Shark Attack Kills Filmmaker
A shark attack in New Zealand left an award-winning filmmaker dead Wednesday.
Adam Strange, a father of one and an avid outdoorsman, was swimming 220 yards offshore Auckland’s Muriwai Beach when a 12- to 14-foot great white bit him according to one eyewitness account and police reports.
At least two additional sharks joined in, said witness Pio Mose to the New Zealand Herald. Mose saw the incident from nearby rocks.
"I yelled at him to swim to the rocks. There was blood everywhere," Mose said to the Herald, according to USA Today. "The water was red. It's pretty scary. All I was thinking was I wanted to jump in the water and help, but I didn't want to get attacked by a shark too."
Police shot at one shark from a rescue boat in order to retrieve the body, reports TV New Zealand’s One News.

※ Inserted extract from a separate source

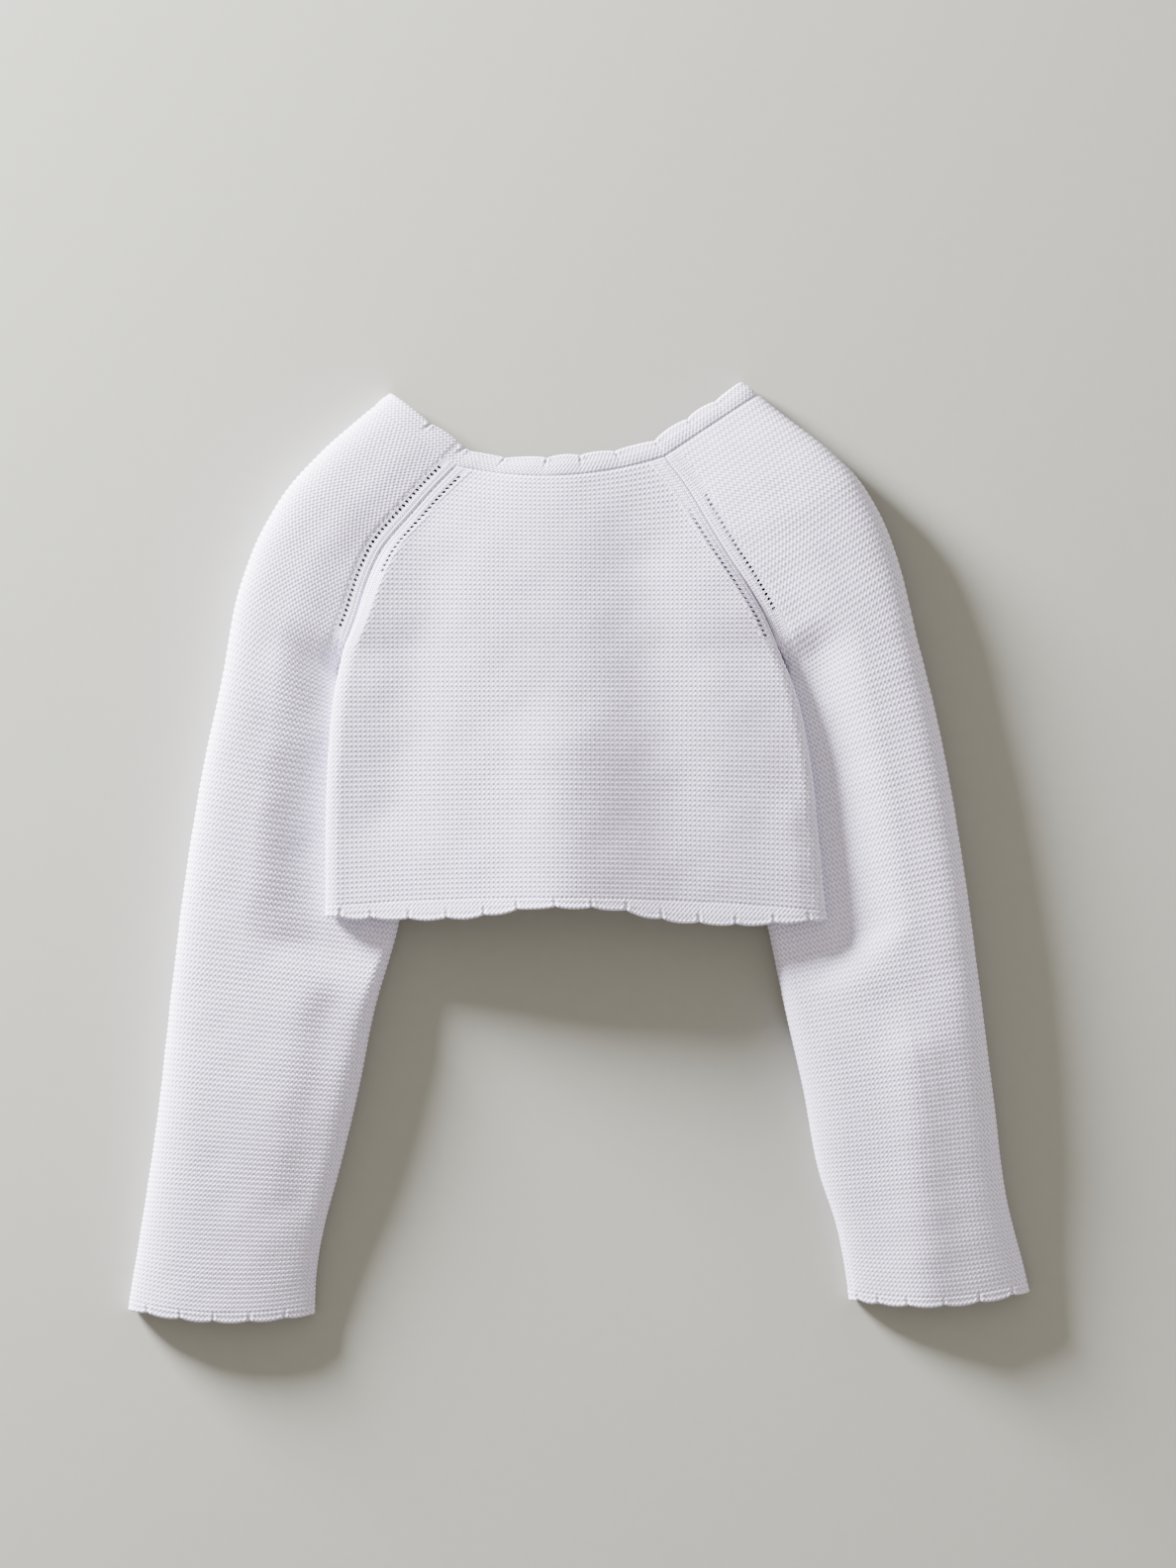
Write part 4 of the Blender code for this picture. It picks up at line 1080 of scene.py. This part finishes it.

Strange, 46, wrote and directed the film Aphrodite’s Farm, which won a best short film award at the 2009 Berlin Film Festival.
“When I get a spare 5 minutes,” wrote Strange on his website, “I like to make a fruit smoothy, surf some big waves out on the West Coast, point my skis down a mountain with Meg [my wife], haul my mountain bike up and down a few hills.”
Although terrifying, shark attacks are exceedingly rare in both New Zealand and worldwide. Prior to this incident, there have only been 13 documented fatal shark attacks in the Pacific nation since the 1840s, according to New Zealand’s Department of Conservation. Worldwide, 64 people died in shark attacks from 2001 to 2012, according to the University of Florida’s International Shark Attack File—an average of just over five per year.
To put that in perspective, the WHO estimates that 380,000 people a year drown to death.
Local authorities have closed the beach while they search for the shark or sharks.